O Assunto é Cinema, programa veiculado todas as quintas-feiras, a partir das 22 horas, na Rádio 104,7 FM Educativa e produzido pelos jornalistas Clayton Sales e Daniel Rockenbach. Na última quinta-feira (8), o filme escolhido para análise foi “Homem com H”.
O filme “Homem com H”, exibido nos cinemas. O longa-metragem narra a história do cantor sul-mato-grossense Ney Matogrosso, desde a infância em Bela Vista e Rio de Janeiro até a consagração com um dos maiores nomes da MPB.
O roteiro foi escrito por Esmir Filho, baseado na biografia de Julio Maria, e a direção também é de Esmir Filho. Saltam aos olhos no filme os mesmos graus de ousadia e tom provocativo que marcam a personalidade de Ney Matogrosso. Ao mesmo tempo, transgressor, abusado e enérgico, o cantor exala uma intrigante serenidade, tudo embalado a uma explosiva sensualidade.

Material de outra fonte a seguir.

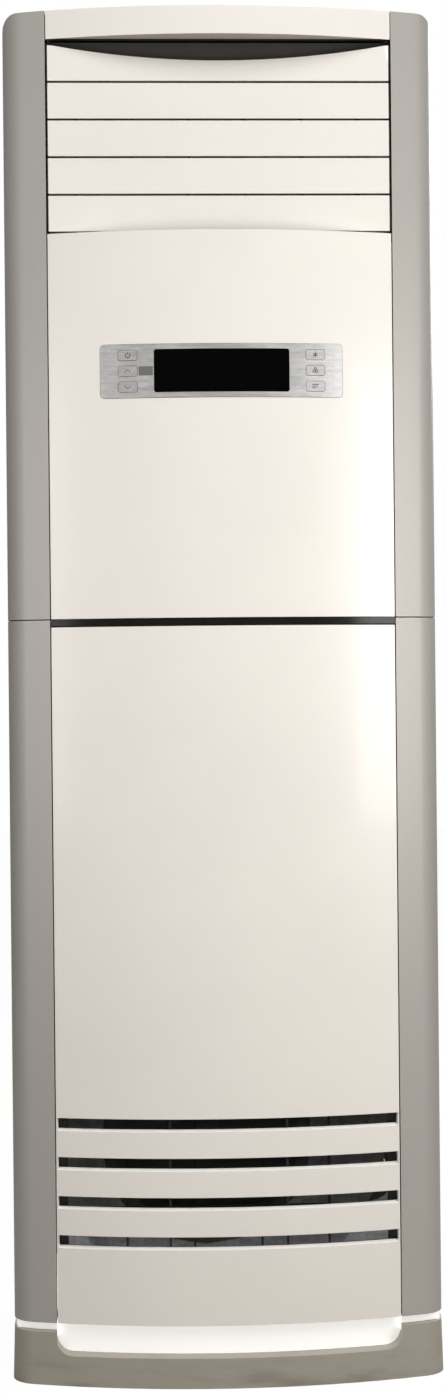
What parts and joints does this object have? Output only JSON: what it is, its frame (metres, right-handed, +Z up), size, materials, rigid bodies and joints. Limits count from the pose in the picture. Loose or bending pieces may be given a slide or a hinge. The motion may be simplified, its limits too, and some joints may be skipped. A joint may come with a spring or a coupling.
{
  "type": "floor standing air conditioner",
  "caption": "Tall floor standing cabinet air conditioner with bowed front, top air louvres, control plate and low intake slots.",
  "frame": {"origin": "middle of the foot, on the floor", "axes": "+Z up, -Y towards the front with the louvres and control plate, +X to the right seen from the front"},
  "size_m": [0.608, 0.43, 1.91],
  "materials": {
    "white_shell": "satin",
    "silver_shell": "fine metallic paint, satin",
    "white_sheet": "powder coat",
    "brushed_plate": "fine horizontal brush lines",
    "dark_plastic": "matt",
    "black_gloss": "gloss",
    "display_window": "polished, opaque black",
    "smoke_window": "polished, smoked",
    "galvanised": "zinc spangle",
    "fins": "closely spaced fins",
    "copper": "drawn copper tube",
    "rubber": "matt",
    "foam": "moulded foam and thermoset",
    "board": "solder mask"
  },
  "bodies": {
    "chassis": {"base_skirt": "silver_shell", "base_pan": "white_sheet", "left_lower_pillar": "silver_shell", "right_lower_pillar": "silver_shell", "left_upper_pillar": "silver_shell", "right_upper_pillar": "silver_shell", "header_panel": "white_shell", "top_cover": "silver_shell", "left_side_panel": "silver_shell", "right_side_panel": "silver_shell", "rear_panel": "galvanised", "pipe_grommet": "rubber", "wall_bracket": "galvanised", "seam_strip": "black_gloss", "upper_front_panel": "white_shell", "control_plate": "brushed_plate", "display_glass": "display_window", "receiver_window": "smoke_window", "display_board": "board", "outlet_frame": "dark_plastic", "louvre_motor": "galvanised", "vane_motor": "galvanised", "evaporator_coil": "fins", "coil_plate_left": "galvanised", "coil_plate_right": "galvanised", "drain_pan": "foam", "plenum_cover": "galvanised", "fan_deck": "galvanised", "scroll_casing": "galvanised", "scroll_front": "galvanised", "inlet_ring": "dark_plastic", "blower_motor": "galvanised", "motor_bracket": "galvanised", "electrical_box": "galvanised", "electrical_box_cover": "galvanised", "terminal_block": "foam", "gas_pipe": "copper", "liquid_pipe": "copper"},
    "lower_panel": {"lower_front_panel": "white_shell"},
    "filter": {"air_filter": "dark_plastic"},
    "louvre_1_blade": {"louvre_1": "white_shell"},
    "louvre_2_blade": {"louvre_2": "white_shell"},
    "louvre_3_blade": {"louvre_3": "white_shell"},
    "louvre_4_blade": {"louvre_4": "white_shell"},
    "louvre_5_blade": {"louvre_5": "white_shell"},
    "louvre_link_bar": {"louvre_link": "dark_plastic"},
    "vane_1_blade": {"vane_1": "dark_plastic"},
    "vane_2_blade": {"vane_2": "dark_plastic"},
    "vane_3_blade": {"vane_3": "dark_plastic"},
    "vane_4_blade": {"vane_4": "dark_plastic"},
    "vane_5_blade": {"vane_5": "dark_plastic"},
    "vane_6_blade": {"vane_6": "dark_plastic"},
    "vane_link_bar": {"vane_link": "dark_plastic"},
    "wheel": {"blower_wheel": "dark_plastic"},
    "power_key": {"power_button": "brushed_plate"},
    "up_key": {"up_button": "brushed_plate"},
    "down_key": {"down_button": "brushed_plate"},
    "mode_key": {"mode_button": "brushed_plate"},
    "fan_key": {"fan_button": "brushed_plate"},
    "swing_key": {"swing_button": "brushed_plate"}
  },
  "joints": [
    {"name": "lower_panel_tilt", "type": "hinge", "parent": "chassis", "child": "lower_panel", "pos_m": [0, -0.173, 0.098], "axis": [1, 0, 0], "range_deg": [0, 12]},
    {"name": "filter_slide", "type": "slide", "parent": "lower_panel", "child": "filter", "axis": [0, 0, 1], "range_m": [0, 0.24]},
    {"name": "louvre_3_turn", "type": "hinge", "parent": "chassis", "child": "louvre_3_blade", "pos_m": [0, -0.169, 1.73325], "axis": [1, 0, 0], "range_deg": [0, 90]},
    {"name": "louvre_1_turn", "type": "hinge", "parent": "chassis", "child": "louvre_1_blade", "pos_m": [0, -0.169, 1.83785], "axis": [1, 0, 0], "range_deg": [0, 90]},
    {"name": "louvre_2_turn", "type": "hinge", "parent": "chassis", "child": "louvre_2_blade", "pos_m": [0, -0.169, 1.78555], "axis": [1, 0, 0], "range_deg": [0, 90]},
    {"name": "louvre_4_turn", "type": "hinge", "parent": "chassis", "child": "louvre_4_blade", "pos_m": [0, -0.169, 1.68095], "axis": [1, 0, 0], "range_deg": [0, 90]},
    {"name": "louvre_5_turn", "type": "hinge", "parent": "chassis", "child": "louvre_5_blade", "pos_m": [0, -0.169, 1.62865], "axis": [1, 0, 0], "range_deg": [0, 90]},
    {"name": "louvre_link_pin", "type": "hinge", "parent": "louvre_3_blade", "child": "louvre_link_bar", "pos_m": [0, -0.1591, 1.72335], "axis": [1, 0, 0], "range_deg": [-90, 0]},
    {"name": "vane_3_turn", "type": "hinge", "parent": "chassis", "child": "vane_3_blade", "pos_m": [-0.04022, -0.105, 1.7], "axis": [0, 0, 1], "range_deg": [-35, 35]},
    {"name": "vane_1_turn", "type": "hinge", "parent": "chassis", "child": "vane_1_blade", "pos_m": [-0.20108, -0.105, 1.7], "axis": [0, 0, 1], "range_deg": [-35, 35]},
    {"name": "vane_2_turn", "type": "hinge", "parent": "chassis", "child": "vane_2_blade", "pos_m": [-0.12065, -0.105, 1.7], "axis": [0, 0, 1], "range_deg": [-35, 35]},
    {"name": "vane_4_turn", "type": "hinge", "parent": "chassis", "child": "vane_4_blade", "pos_m": [0.04022, -0.105, 1.7], "axis": [0, 0, 1], "range_deg": [-35, 35]},
    {"name": "vane_5_turn", "type": "hinge", "parent": "chassis", "child": "vane_5_blade", "pos_m": [0.12065, -0.105, 1.7], "axis": [0, 0, 1], "range_deg": [-35, 35]},
    {"name": "vane_6_turn", "type": "hinge", "parent": "chassis", "child": "vane_6_blade", "pos_m": [0.20108, -0.105, 1.7], "axis": [0, 0, 1], "range_deg": [-35, 35]},
    {"name": "vane_link_pin", "type": "hinge", "parent": "vane_3_blade", "child": "vane_link_bar", "pos_m": [-0.04022, -0.078, 1.646], "axis": [0, 0, 1], "range_deg": [-35, 35]},
    {"name": "wheel_spin", "type": "hinge", "parent": "chassis", "child": "wheel", "pos_m": [-0.026, 0.03, 0.31], "axis": [0, 1, 0], "continuous": true},
    {"name": "power_press", "type": "slide", "parent": "chassis", "child": "power_key", "axis": [0.1333, 0.9911, 0], "range_m": [0, 0.0012], "stiffness_N_per_m": 1500},
    {"name": "up_press", "type": "slide", "parent": "chassis", "child": "up_key", "axis": [0.1333, 0.9911, 0], "range_m": [0, 0.0012], "stiffness_N_per_m": 1500},
    {"name": "down_press", "type": "slide", "parent": "chassis", "child": "down_key", "axis": [0.1333, 0.9911, 0], "range_m": [0, 0.0012], "stiffness_N_per_m": 1500},
    {"name": "mode_press", "type": "slide", "parent": "chassis", "child": "mode_key", "axis": [-0.1333, 0.9911, 0], "range_m": [0, 0.0012], "stiffness_N_per_m": 1500},
    {"name": "fan_press", "type": "slide", "parent": "chassis", "child": "fan_key", "axis": [-0.1333, 0.9911, 0], "range_m": [0, 0.0012], "stiffness_N_per_m": 1500},
    {"name": "swing_press", "type": "slide", "parent": "chassis", "child": "swing_key", "axis": [-0.1333, 0.9911, 0], "range_m": [0, 0.0012], "stiffness_N_per_m": 1500}
  ],
  "couplings": [
    {"joint": "louvre_1_turn", "follows": "louvre_3_turn", "ratio": 1},
    {"joint": "louvre_2_turn", "follows": "louvre_3_turn", "ratio": 1},
    {"joint": "louvre_4_turn", "follows": "louvre_3_turn", "ratio": 1},
    {"joint": "louvre_5_turn", "follows": "louvre_3_turn", "ratio": 1},
    {"joint": "louvre_link_pin", "follows": "louvre_3_turn", "ratio": -1},
    {"joint": "vane_1_turn", "follows": "vane_3_turn", "ratio": 1},
    {"joint": "vane_2_turn", "follows": "vane_3_turn", "ratio": 1},
    {"joint": "vane_4_turn", "follows": "vane_3_turn", "ratio": 1},
    {"joint": "vane_5_turn", "follows": "vane_3_turn", "ratio": 1},
    {"joint": "vane_6_turn", "follows": "vane_3_turn", "ratio": 1},
    {"joint": "vane_link_pin", "follows": "vane_3_turn", "ratio": -1}
  ]
}
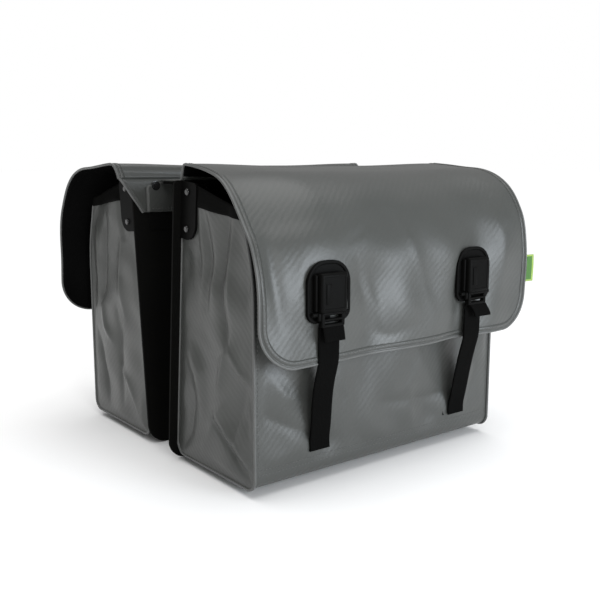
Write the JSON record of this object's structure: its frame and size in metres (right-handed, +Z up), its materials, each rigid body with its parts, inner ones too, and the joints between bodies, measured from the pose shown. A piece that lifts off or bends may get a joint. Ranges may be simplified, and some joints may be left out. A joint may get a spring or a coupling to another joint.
{
  "type": "pannier bag",
  "caption": "Double bicycle pannier of coated tarpaulin: two boxy bags with strapped flap lids, joined by a bridge that lies on a rear carrier.",
  "frame": {"origin": "centre of the bridge's underside, the face that rests on the carrier", "axes": "+X along the bicycle, +Y across it towards the far bag, +Z up"},
  "size_m": [0.458, 0.493, 0.3611],
  "materials": {
    "tarpaulin": "coated truck tarpaulin, mid grey, satin",
    "piping": "grey binding over a cord, satin",
    "board": "black polyethylene sheet, fine grain",
    "band": "black stiff binding band",
    "bracket": "black moulded plastic",
    "screw": "black-coated steel",
    "webbing": "black woven polypropylene webbing",
    "buckle": "black moulded acetal, satin",
    "tag": "plain green woven tag with a lighter border"
  },
  "bodies": {
    "bridge": {"bridge_lining": "tarpaulin", "bridge_stiffener": "board", "bridge_panel": "tarpaulin"},
    "near_bag": {"near_body_wrap": "tarpaulin", "near_left_gusset": "tarpaulin", "near_right_gusset": "tarpaulin", "near_seam_piping": "piping", "near_back_board": "board", "near_base_board": "board", "near_left_bracket": "bracket", "near_right_bracket": "bracket", "near_bracket_screws": "screw", "near_rim_band": "band", "near_hanger": "tarpaulin", "near_rear_strip": "tarpaulin", "near_bridge_screws": "screw", "near_strap_anchors": "webbing"},
    "near_flap": {"near_flap": "tarpaulin", "near_flap_piping": "piping", "near_left_latch": "buckle", "near_right_latch": "buckle", "near_latch_backings": "board", "near_latch_screws": "screw", "near_side_tag": "tag"},
    "near_left_strap": {"near_left_clip": "buckle", "near_left_strap": "webbing"},
    "near_right_strap": {"near_right_clip": "buckle", "near_right_strap": "webbing"},
    "far_bag": {"far_body_wrap": "tarpaulin", "far_left_gusset": "tarpaulin", "far_right_gusset": "tarpaulin", "far_seam_piping": "piping", "far_back_board": "board", "far_base_board": "board", "far_left_bracket": "bracket", "far_right_bracket": "bracket", "far_bracket_screws": "screw", "far_rim_band": "band", "far_hanger": "tarpaulin", "far_rear_strip": "tarpaulin", "far_bridge_screws": "screw", "far_strap_anchors": "webbing"},
    "far_flap": {"far_flap": "tarpaulin", "far_flap_piping": "piping", "far_left_latch": "buckle", "far_right_latch": "buckle", "far_latch_backings": "board", "far_latch_screws": "screw"},
    "far_left_strap": {"far_left_clip": "buckle", "far_left_strap": "webbing"},
    "far_right_strap": {"far_right_clip": "buckle", "far_right_strap": "webbing"}
  },
  "joints": [
    {"name": "near_bag_swing", "type": "hinge", "parent": "bridge", "child": "near_bag", "pos_m": [0, -0.05782, 0.00053], "axis": [-1, 0, 0], "range_deg": [0, 12]},
    {"name": "near_flap_hinge", "type": "hinge", "parent": "near_bag", "child": "near_flap", "pos_m": [0, -0.06009, 0.00586], "axis": [-1, 0, 0], "range_deg": [0, 75]},
    {"name": "near_left_strap_swing", "type": "hinge", "parent": "near_bag", "child": "near_left_strap", "pos_m": [-0.115, -0.2032, -0.282], "axis": [1, 0, 0], "range_deg": [0, 90], "deforming": ["near_left_strap"]},
    {"name": "near_right_strap_swing", "type": "hinge", "parent": "near_bag", "child": "near_right_strap", "pos_m": [0.115, -0.2032, -0.282], "axis": [1, 0, 0], "range_deg": [0, 90], "deforming": ["near_right_strap"]},
    {"name": "far_bag_swing", "type": "hinge", "parent": "bridge", "child": "far_bag", "pos_m": [0, 0.05782, 0.00053], "axis": [1, 0, 0], "range_deg": [0, 12]},
    {"name": "far_flap_hinge", "type": "hinge", "parent": "far_bag", "child": "far_flap", "pos_m": [0, 0.06009, 0.00586], "axis": [1, 0, 0], "range_deg": [0, 75]},
    {"name": "far_left_strap_swing", "type": "hinge", "parent": "far_bag", "child": "far_left_strap", "pos_m": [-0.115, 0.2032, -0.282], "axis": [-1, 0, 0], "range_deg": [0, 90], "deforming": ["far_left_strap"]},
    {"name": "far_right_strap_swing", "type": "hinge", "parent": "far_bag", "child": "far_right_strap", "pos_m": [0.115, 0.2032, -0.282], "axis": [-1, 0, 0], "range_deg": [0, 90], "deforming": ["far_right_strap"]}
  ],
  "couplings": [
    {"joint": "near_left_strap_swing", "follows": "near_flap_hinge", "ratio": 1.2},
    {"joint": "near_right_strap_swing", "follows": "near_flap_hinge", "ratio": 1.2},
    {"joint": "far_left_strap_swing", "follows": "far_flap_hinge", "ratio": 1.2},
    {"joint": "far_right_strap_swing", "follows": "far_flap_hinge", "ratio": 1.2}
  ]
}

Portanto, roteiro e direção conseguem equilibrar essas facetas com habilidade e respeito sem perder a essência desafiadora. Afinal, Ney Matogrosso enfrentou diversas formas de autoridade, tanto no plano pessoal, como seu pai militar, quanto no institucional, como a censura, o puritanismo de fachada do conservadorismo nacional e a crítica implacável de setores da imprensa cultural.
Por isso, o filme é exitoso em salientar essas figuras de autoridade, posicionando-as como antagonistas frontais ao destemido Ney Matogrosso. No entanto, a produção evita o discurso maniqueísta, já que, longe de ser um herói homérico, o artista é um ser humano com suas peculiaridades. As reconstituições das várias épocas abordadas no longa são perfeitas, especialmente na fartura imagética do Secos & Molhados, traduzindo para nossos olhos o contexto visual da ditadura.
Nesse aspecto, a maquiagem é primorosa. A essência camaleônica de Ney Matogrosso exige e ganha excelente representação. Elementos como fotografia, movimentos e enquadramentos de câmera parecem caminhar sob um conceito de brilho e treva, com pontos de luz arrebatadora e escuridão misteriosa. Complementam-se aberturas paisagísticas exuberantes e closes penetrantes, que perfazem uma proposta de dualidade.
A escolha das músicas e como foram inseridas merecem aplauso. Sem apelar ao expediente preguiçoso de usar canções para preencher tempo, as mais representativas são entremeadas de cenas breves, precisas e significativas da biografia de Ney. Ou seja, além de dinamizar o ritmo, a trilha sonora oferece contexto à jornada pessoal do cantor.
Entre tantos pontos altos, Jesuíta Barbosa é o mais notável. Sua atuação abraça a complexidade única de Ney Matogrosso com desenvoltura. A impavidez casada com a abundância de expressões de rosto, corpo e voz são conjugados com precisão e, principalmente, com caudalosa intensidade. O elenco coadjuvante também merece destaque pois orbita em torno de Ney mas consegue ressaltar a importância de cada personagem na trajetória do artista.
Outro ponto é o uso equilibrado do erotismo homoafetivo, o que requer uma sabedoria e coragem. No país que é um dos que mais mata pessoas LGBTQIA+, abordar as paixões e rebeldias libertárias do Ney Matogrosso jovem com a mesma lente que uma relação heterossexual requer bravura. Tudo é feito com audácia e bom senso, sem amarras, nem apelação barata.
A bissexualidade é parte vívida da história de Ney. Além disso, a obra corrige a terrível falha de outra cinebiografia. “Cazuza – O Tempo Não Para” (2004) omite a relação com Ney Matogrosso. Já “Homem com H” salienta a importância do cantor para a vida e a carreira de Cazuza.
Por essas e outras, “Homem com H” é um filme sensacional, sensato quando deve ser e escandaloso nos instantes certos. E não haveria outra maneira de retratar um artista tão único como Ney Matogrosso. Além disso, a obra suscita várias reflexões oportunas sobre sentidos da arte, moral, sexualidade, mercado da música, enfrentamentos políticos e sobretudo liberdade. A verdadeira liberdade conquistada com destemor e perspicácia por um artista “selvagem” e sensível inscrito nas páginas da cultura nacional.
E o melhor: ainda em vida e arrasando nos palcos com a mesma alma. O filme nos traz tudo isso por meio de uma experiência arrebatadora, espantosa e catártica. E “Homem com H”, título de um dos principais sucessos do cantor, é o nome ideal para o longa. Afinal, entre rastro de cobra e couro de lobisomem, Ney Matogrosso triunfou e deixa um legado de poder e autenticidade na arte e na vida.